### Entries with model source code
□ □ □ □
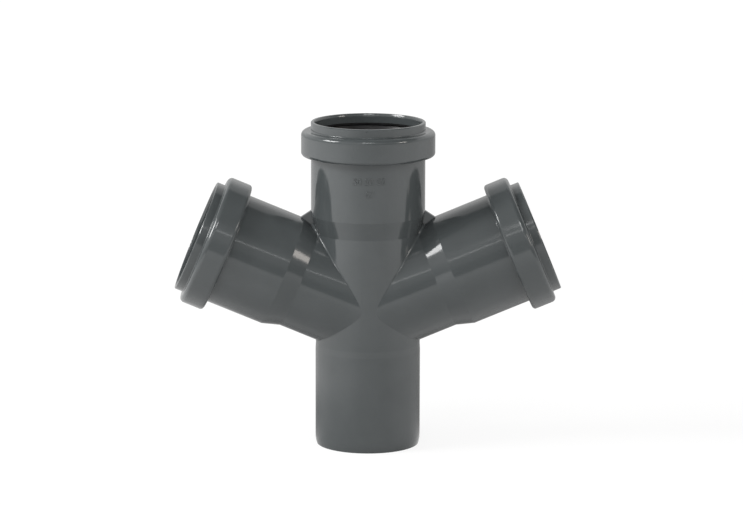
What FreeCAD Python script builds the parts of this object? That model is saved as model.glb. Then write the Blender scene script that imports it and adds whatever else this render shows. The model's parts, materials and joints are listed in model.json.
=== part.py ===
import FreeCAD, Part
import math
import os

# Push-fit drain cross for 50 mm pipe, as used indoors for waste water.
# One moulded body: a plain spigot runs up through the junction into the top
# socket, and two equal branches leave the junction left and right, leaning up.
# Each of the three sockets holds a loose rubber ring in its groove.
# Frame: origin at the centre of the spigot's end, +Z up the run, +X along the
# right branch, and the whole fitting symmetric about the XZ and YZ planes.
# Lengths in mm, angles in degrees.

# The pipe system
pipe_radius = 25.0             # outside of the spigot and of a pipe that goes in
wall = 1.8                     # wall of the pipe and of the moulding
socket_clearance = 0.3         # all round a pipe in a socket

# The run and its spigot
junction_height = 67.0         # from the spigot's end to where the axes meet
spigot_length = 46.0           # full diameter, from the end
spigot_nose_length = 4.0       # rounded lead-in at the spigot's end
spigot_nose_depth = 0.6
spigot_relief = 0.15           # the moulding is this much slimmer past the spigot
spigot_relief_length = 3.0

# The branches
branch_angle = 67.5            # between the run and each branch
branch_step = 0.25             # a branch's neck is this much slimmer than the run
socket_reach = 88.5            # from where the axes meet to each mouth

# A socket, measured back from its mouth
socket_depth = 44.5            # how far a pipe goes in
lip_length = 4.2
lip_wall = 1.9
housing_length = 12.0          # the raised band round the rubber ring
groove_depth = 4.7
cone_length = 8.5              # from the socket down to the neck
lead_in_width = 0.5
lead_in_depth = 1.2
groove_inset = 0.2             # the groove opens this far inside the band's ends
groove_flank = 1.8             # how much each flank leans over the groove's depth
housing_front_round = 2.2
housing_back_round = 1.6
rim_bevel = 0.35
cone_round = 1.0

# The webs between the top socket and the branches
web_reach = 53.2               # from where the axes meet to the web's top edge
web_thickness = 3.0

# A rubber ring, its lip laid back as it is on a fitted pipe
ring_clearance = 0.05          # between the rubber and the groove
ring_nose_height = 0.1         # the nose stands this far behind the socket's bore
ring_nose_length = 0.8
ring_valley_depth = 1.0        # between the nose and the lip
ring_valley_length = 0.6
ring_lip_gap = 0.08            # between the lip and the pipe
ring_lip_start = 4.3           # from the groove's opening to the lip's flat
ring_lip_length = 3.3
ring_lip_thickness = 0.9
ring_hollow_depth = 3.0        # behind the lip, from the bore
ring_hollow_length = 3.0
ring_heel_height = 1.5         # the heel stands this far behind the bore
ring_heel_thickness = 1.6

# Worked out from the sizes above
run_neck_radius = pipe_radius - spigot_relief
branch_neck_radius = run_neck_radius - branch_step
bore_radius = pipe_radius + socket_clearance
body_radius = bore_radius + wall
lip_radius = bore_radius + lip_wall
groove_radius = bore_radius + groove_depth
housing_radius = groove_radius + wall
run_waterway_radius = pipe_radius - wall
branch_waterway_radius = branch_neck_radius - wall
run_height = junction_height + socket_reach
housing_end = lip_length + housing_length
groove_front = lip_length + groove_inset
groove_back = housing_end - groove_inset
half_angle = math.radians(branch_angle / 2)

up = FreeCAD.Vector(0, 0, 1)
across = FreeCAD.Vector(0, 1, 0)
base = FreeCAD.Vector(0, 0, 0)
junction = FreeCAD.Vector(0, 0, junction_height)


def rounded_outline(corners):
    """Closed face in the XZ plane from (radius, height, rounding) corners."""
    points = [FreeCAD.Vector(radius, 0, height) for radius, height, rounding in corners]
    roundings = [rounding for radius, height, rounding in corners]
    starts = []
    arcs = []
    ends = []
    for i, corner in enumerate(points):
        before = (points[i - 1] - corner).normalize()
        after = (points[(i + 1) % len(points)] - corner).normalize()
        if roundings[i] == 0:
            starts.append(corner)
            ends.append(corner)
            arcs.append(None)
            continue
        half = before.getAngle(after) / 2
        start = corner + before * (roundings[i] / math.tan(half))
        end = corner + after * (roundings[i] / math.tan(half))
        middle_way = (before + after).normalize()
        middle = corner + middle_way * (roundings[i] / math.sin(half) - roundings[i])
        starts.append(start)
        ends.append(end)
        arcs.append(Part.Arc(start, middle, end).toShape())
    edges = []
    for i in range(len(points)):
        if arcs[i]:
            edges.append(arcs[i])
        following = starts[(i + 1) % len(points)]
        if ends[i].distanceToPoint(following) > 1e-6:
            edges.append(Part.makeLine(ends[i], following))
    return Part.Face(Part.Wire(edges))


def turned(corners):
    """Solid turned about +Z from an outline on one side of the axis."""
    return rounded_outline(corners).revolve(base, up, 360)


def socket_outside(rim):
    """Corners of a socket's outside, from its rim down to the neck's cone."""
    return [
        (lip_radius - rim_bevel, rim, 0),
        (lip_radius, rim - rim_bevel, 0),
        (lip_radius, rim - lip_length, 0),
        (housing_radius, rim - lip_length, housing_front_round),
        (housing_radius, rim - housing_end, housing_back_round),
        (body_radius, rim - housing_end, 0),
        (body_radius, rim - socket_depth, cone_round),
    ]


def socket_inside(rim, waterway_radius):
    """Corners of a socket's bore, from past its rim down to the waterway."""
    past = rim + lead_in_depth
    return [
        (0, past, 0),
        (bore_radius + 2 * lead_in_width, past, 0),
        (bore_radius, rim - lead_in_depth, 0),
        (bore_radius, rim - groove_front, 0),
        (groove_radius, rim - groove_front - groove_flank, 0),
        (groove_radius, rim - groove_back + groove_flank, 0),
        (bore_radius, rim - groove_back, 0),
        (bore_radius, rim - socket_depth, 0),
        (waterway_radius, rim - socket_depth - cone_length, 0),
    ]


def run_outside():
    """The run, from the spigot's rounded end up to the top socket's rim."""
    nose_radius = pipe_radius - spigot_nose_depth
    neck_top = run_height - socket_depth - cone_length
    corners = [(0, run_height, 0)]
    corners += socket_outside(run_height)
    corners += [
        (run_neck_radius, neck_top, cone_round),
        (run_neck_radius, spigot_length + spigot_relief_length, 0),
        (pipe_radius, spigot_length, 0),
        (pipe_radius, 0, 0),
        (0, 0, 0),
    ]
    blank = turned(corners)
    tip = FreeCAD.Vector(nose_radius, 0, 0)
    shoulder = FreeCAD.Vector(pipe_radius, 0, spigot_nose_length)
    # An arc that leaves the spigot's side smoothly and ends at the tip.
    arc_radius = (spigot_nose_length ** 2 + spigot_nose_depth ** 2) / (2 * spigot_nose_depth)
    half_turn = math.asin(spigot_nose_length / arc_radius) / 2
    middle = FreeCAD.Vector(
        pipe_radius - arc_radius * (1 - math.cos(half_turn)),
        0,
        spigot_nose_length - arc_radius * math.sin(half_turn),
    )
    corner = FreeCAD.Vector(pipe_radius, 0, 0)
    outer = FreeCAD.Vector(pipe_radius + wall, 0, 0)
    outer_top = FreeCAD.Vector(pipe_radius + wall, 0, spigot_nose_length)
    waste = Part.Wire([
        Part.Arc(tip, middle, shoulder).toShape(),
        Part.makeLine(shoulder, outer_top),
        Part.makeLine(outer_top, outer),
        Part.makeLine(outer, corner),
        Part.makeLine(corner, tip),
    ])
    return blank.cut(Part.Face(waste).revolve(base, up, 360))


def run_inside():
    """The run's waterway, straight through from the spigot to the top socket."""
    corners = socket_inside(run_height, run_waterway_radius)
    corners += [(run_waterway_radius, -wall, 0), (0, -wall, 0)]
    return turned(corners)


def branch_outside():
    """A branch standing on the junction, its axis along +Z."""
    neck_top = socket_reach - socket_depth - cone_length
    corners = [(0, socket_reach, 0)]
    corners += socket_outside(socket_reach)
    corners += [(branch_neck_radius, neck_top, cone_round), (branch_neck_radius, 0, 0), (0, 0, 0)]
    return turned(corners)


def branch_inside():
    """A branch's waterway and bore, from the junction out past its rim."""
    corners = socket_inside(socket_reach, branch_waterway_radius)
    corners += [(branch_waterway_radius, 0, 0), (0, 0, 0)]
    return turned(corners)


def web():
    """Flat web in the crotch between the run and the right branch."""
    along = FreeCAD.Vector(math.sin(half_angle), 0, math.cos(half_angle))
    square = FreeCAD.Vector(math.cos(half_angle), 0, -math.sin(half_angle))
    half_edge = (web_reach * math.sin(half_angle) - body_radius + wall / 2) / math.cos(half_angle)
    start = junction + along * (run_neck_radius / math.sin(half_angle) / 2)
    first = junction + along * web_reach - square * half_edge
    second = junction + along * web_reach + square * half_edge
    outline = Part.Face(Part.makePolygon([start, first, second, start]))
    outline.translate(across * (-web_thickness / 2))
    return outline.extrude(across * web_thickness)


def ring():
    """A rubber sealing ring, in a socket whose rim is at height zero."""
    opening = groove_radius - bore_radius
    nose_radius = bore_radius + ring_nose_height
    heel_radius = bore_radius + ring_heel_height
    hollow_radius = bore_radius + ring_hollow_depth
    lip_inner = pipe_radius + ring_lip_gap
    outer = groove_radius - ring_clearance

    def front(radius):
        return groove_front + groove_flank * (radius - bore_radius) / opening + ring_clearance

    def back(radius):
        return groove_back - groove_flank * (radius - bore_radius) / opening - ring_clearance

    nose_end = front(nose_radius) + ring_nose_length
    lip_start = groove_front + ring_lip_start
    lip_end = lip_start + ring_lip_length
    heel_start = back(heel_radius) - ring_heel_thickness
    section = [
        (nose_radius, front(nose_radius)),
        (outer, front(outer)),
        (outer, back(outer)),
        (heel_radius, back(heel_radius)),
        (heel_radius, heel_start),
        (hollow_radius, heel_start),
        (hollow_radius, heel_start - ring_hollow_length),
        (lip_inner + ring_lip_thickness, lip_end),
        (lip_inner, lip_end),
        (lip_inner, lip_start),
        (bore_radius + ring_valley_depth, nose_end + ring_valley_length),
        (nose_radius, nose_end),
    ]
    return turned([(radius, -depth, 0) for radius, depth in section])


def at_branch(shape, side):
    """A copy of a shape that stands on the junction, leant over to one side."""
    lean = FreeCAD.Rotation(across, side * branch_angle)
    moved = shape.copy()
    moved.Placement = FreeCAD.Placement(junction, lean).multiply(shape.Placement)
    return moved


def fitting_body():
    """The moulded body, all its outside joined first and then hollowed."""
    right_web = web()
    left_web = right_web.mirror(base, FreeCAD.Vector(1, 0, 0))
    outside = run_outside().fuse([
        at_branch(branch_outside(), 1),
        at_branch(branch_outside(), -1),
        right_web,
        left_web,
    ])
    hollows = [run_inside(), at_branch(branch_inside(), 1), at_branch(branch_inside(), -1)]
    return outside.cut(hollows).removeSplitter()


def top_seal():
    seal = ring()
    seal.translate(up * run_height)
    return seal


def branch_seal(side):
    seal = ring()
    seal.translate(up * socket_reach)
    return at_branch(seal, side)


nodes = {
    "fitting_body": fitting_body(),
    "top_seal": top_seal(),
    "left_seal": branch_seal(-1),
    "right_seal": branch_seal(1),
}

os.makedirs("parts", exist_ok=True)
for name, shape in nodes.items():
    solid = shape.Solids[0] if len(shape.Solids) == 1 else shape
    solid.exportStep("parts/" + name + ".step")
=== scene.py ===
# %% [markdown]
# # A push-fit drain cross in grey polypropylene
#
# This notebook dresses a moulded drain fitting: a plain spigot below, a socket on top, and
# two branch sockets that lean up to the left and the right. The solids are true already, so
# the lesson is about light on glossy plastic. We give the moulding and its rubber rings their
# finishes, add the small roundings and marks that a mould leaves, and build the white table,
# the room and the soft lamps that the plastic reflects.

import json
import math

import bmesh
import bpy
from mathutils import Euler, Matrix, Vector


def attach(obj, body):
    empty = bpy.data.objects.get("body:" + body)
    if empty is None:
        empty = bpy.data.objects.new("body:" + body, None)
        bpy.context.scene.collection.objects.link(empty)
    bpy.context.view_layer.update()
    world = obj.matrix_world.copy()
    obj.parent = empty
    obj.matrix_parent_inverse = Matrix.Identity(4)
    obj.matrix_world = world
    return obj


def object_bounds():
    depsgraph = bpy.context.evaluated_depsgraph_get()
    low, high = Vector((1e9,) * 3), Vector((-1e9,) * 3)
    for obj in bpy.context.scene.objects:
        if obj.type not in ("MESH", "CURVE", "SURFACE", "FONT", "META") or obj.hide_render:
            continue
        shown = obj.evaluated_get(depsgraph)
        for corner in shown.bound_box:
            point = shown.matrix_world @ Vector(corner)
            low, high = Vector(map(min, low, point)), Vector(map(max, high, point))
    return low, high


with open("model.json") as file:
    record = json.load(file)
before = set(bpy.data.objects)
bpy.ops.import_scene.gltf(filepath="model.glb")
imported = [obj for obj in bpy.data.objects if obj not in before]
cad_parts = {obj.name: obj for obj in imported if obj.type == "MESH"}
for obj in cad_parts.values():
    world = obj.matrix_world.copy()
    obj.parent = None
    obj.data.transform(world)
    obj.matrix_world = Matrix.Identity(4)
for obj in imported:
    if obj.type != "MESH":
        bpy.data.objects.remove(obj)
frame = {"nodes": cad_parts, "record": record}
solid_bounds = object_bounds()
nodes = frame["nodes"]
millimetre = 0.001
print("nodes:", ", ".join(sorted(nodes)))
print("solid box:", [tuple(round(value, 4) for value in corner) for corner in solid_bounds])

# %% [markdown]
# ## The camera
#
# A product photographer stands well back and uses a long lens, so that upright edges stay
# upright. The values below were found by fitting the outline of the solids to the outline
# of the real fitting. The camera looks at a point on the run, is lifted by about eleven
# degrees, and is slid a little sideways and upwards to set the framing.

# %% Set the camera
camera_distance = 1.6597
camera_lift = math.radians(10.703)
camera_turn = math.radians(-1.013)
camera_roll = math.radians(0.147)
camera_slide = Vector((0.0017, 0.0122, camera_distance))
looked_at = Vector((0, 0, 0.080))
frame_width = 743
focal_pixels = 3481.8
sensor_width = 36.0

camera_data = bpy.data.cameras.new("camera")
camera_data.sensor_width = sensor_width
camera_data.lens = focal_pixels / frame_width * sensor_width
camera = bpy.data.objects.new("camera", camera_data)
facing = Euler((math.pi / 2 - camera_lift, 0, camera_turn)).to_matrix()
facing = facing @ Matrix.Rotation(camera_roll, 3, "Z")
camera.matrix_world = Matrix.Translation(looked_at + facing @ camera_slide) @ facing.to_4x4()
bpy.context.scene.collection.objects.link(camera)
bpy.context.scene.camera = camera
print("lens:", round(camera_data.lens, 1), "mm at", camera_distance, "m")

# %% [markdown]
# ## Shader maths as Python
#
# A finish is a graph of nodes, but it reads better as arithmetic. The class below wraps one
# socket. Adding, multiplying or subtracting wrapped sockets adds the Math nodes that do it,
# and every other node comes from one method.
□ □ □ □
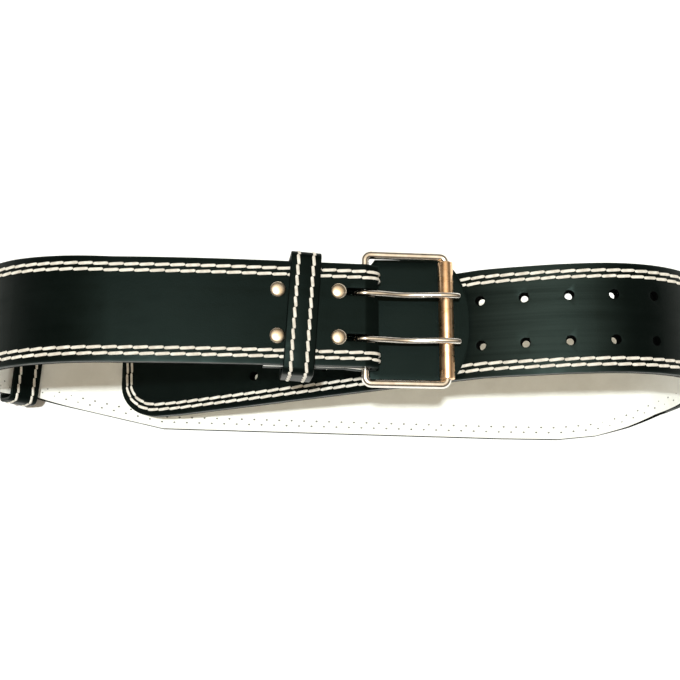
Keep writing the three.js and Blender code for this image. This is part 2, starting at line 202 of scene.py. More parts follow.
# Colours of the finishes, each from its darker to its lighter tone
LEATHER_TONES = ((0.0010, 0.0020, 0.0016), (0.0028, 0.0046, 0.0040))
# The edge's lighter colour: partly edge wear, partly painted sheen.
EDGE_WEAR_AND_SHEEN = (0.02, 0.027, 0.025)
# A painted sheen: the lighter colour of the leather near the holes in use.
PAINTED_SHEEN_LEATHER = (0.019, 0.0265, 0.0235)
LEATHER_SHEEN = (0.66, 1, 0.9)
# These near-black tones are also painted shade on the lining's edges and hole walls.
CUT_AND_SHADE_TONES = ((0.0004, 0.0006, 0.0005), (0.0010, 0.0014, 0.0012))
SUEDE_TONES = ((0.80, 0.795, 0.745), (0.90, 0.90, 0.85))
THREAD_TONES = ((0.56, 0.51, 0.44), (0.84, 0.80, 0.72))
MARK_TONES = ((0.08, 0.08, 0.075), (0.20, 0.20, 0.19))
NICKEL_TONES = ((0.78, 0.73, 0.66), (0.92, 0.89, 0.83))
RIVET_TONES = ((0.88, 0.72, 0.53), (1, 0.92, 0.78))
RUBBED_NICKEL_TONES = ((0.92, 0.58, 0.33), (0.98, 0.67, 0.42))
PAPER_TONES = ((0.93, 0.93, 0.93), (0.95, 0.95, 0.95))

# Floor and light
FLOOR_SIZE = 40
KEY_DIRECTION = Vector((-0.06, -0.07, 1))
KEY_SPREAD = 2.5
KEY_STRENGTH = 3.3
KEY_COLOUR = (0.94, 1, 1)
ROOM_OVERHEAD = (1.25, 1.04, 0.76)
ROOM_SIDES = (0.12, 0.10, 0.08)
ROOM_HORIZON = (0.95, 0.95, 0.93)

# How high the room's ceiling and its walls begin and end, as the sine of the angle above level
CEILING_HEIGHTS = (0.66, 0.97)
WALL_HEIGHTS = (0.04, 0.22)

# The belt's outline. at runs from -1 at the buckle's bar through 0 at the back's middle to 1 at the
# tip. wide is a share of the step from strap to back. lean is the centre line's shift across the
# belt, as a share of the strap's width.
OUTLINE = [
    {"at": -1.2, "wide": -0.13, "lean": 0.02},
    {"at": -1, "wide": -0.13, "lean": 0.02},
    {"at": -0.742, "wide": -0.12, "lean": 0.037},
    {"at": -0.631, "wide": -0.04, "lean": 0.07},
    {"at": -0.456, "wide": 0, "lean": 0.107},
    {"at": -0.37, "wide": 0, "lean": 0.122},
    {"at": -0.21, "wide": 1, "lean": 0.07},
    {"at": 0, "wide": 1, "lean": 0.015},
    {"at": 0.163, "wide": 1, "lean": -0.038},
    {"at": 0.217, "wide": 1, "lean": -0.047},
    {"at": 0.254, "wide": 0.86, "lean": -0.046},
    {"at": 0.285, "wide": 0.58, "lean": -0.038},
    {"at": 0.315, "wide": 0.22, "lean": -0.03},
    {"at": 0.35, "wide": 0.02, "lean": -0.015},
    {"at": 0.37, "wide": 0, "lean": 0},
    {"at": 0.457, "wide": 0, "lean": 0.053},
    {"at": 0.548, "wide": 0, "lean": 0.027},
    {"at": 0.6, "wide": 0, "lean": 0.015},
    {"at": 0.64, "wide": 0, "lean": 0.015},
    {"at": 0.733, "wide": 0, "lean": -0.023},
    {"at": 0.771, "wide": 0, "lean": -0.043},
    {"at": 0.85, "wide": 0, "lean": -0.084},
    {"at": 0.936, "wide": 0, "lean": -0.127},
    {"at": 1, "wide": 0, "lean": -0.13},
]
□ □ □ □
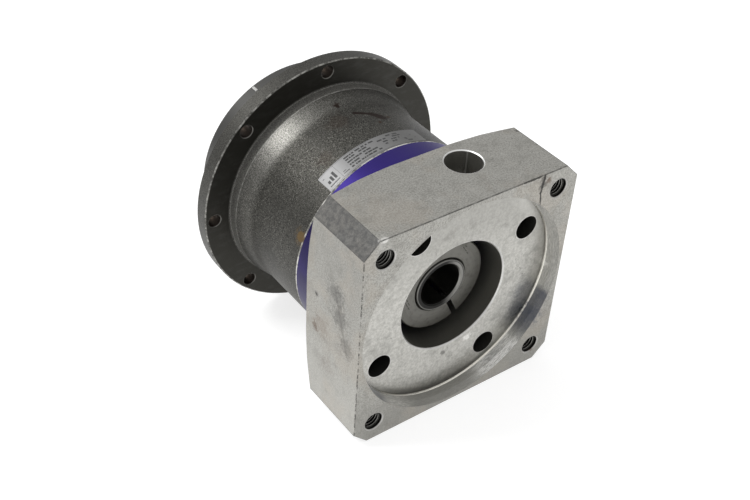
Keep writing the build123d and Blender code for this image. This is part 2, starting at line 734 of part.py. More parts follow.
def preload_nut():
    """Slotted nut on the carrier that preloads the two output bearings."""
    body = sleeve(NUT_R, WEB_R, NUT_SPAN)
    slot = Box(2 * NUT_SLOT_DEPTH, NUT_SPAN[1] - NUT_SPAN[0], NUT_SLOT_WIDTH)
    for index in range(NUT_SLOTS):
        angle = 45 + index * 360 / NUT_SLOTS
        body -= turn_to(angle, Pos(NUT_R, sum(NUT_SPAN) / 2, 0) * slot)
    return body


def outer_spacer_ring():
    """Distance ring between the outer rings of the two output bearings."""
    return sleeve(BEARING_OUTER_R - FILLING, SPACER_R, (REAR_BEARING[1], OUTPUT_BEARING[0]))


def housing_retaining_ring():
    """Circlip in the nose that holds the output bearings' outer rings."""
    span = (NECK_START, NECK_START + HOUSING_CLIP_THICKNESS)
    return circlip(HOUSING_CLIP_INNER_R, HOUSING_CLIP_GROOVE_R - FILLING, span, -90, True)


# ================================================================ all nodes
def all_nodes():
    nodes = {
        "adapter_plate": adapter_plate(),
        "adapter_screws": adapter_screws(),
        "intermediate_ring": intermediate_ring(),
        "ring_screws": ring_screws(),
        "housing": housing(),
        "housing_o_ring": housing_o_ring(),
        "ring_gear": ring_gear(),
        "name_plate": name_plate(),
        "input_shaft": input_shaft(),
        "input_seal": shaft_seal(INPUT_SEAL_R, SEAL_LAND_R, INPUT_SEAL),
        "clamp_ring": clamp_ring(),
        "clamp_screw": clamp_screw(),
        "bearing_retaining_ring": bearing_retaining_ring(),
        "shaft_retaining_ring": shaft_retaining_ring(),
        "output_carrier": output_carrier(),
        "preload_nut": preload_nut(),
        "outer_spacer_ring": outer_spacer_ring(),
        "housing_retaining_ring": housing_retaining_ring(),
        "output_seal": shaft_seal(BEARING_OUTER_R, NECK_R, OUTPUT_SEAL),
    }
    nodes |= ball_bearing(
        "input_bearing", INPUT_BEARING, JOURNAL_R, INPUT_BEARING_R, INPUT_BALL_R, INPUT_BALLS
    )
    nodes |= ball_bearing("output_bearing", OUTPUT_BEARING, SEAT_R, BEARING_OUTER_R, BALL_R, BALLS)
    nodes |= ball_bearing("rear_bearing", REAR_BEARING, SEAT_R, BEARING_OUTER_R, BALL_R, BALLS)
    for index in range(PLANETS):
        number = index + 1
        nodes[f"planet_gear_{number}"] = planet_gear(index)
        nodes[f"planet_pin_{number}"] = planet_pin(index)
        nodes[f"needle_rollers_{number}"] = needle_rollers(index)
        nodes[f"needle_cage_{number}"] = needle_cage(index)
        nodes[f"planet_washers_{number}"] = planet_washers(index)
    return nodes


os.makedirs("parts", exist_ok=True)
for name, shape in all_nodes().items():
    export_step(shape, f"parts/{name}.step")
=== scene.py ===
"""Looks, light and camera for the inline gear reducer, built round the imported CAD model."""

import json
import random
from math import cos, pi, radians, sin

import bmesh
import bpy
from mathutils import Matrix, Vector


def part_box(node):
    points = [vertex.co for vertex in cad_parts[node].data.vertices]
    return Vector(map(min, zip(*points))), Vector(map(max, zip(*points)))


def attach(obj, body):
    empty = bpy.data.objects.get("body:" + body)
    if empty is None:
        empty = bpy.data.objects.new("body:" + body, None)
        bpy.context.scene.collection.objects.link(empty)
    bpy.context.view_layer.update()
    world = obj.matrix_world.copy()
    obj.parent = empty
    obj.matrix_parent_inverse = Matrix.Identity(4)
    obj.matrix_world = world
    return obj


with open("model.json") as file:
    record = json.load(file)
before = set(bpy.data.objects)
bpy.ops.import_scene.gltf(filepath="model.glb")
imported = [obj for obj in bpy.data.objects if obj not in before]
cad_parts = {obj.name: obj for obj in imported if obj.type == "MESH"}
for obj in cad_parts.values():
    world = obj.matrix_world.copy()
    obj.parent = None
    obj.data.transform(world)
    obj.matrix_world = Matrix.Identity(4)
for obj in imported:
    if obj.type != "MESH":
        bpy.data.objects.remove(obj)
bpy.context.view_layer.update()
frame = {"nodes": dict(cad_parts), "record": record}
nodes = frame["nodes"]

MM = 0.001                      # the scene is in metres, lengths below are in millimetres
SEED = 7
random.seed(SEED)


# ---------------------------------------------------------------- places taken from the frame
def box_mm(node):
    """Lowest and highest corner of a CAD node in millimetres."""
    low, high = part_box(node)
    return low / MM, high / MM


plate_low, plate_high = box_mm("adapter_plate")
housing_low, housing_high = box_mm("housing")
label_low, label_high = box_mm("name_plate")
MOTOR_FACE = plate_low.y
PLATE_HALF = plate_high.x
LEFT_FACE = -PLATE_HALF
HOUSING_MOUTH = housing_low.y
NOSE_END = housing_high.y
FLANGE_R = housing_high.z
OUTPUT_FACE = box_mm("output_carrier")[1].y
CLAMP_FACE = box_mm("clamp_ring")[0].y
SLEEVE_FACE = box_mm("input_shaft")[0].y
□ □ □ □
### What is being asked
Your task is to repeat exactly the lines from the one that contains "return seal" through the one that contains "shown = obj.evaluated_get(depsgraph)", with both end lines included.

### Worked solution
    return seal


def branch_seal(side):
    seal = ring()
    seal.translate(up * socket_reach)
    return at_branch(seal, side)


nodes = {
    "fitting_body": fitting_body(),
    "top_seal": top_seal(),
    "left_seal": branch_seal(-1),
    "right_seal": branch_seal(1),
}

os.makedirs("parts", exist_ok=True)
for name, shape in nodes.items():
    solid = shape.Solids[0] if len(shape.Solids) == 1 else shape
    solid.exportStep("parts/" + name + ".step")
=== scene.py ===
# %% [markdown]
# # A push-fit drain cross in grey polypropylene
#
# This notebook dresses a moulded drain fitting: a plain spigot below, a socket on top, and
# two branch sockets that lean up to the left and the right. The solids are true already, so
# the lesson is about light on glossy plastic. We give the moulding and its rubber rings their
# finishes, add the small roundings and marks that a mould leaves, and build the white table,
# the room and the soft lamps that the plastic reflects.

import json
import math

import bmesh
import bpy
from mathutils import Euler, Matrix, Vector


def attach(obj, body):
    empty = bpy.data.objects.get("body:" + body)
    if empty is None:
        empty = bpy.data.objects.new("body:" + body, None)
        bpy.context.scene.collection.objects.link(empty)
    bpy.context.view_layer.update()
    world = obj.matrix_world.copy()
    obj.parent = empty
    obj.matrix_parent_inverse = Matrix.Identity(4)
    obj.matrix_world = world
    return obj


def object_bounds():
    depsgraph = bpy.context.evaluated_depsgraph_get()
    low, high = Vector((1e9,) * 3), Vector((-1e9,) * 3)
    for obj in bpy.context.scene.objects:
        if obj.type not in ("MESH", "CURVE", "SURFACE", "FONT", "META") or obj.hide_render:
            continue
        shown = obj.evaluated_get(depsgraph)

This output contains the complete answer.